There are too many pitfalls to attempt the sandwich lease option from documents you downloaded online or that your friend used on her last deal. You will absolutely need an attorney to point out the pitfalls and help you navigate the risks that are particular to your specific transaction. No matter how skilled your attorney may be, there is really no way to fully insulate the investor from all of the risks associated with the sandwich lease option. If you are the type of person who can handle these risks and has the desire to engage in creative investment strategies, then the so-called sandwich lease option may be worth considering.

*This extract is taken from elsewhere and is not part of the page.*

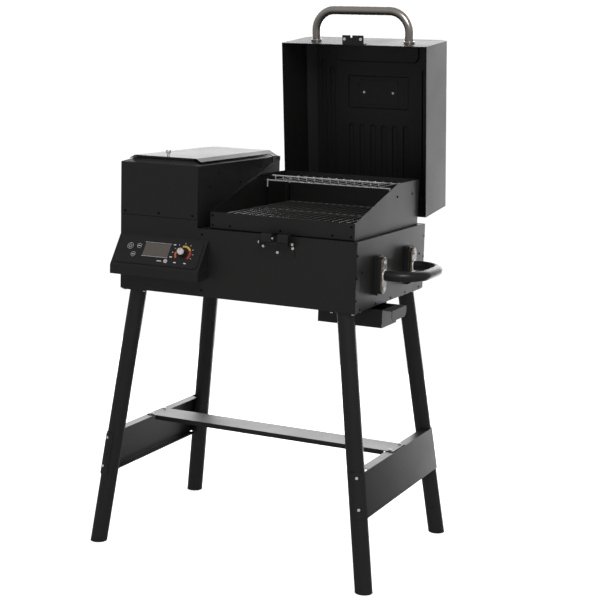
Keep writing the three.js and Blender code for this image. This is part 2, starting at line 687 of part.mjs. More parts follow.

Just remember, each transaction will have its own issues that your attorney will need to account for in your contracts.

If you chose to pursue the sandwich lease option, here is a list of documents you will likely need your attorney to prepare:

  • Limited Durable Power of Attorney from the Owner/Landlord
  • Lease Agreement with the Owner/Landlord
  • Option Contract with the Owner/Landlord
  • Memorandum of Option Contract signed by the Owner/Landlord
  • Sublease Agreement with the Sublessee/Optionee
  • Option Contract with the Sublessee/Optionee


Comments (6)

  1. Totally helpful, obviously an attorney would be absolutely necessary for these often misunderstood deals..


    1. I appreciate your making the dangers of this RE investment approach known.  I've been listening to webinars from Ron Legrand & Zack Childress, making this approach sound like the best thing since sliced bread, and they want a lot of money to buy their systems.  I know something didn't feel right about what looks, too good to be true.  Thanks again for your insight.


  2. @Casey Gray - I just came across this post and wanted to extend a sincere thank you for writing it. Do you by chance know any lawyers in the Tampa market that is familiar with all of this?

    Thank you sir!
    James


  3. Great info!


  4. Excellent info that you have provided, that I haven't really heard from the "gurus".  It really helps me understand and manage risk.


  5. Great article Casey!

    I appreciate all the wisdom you have provided.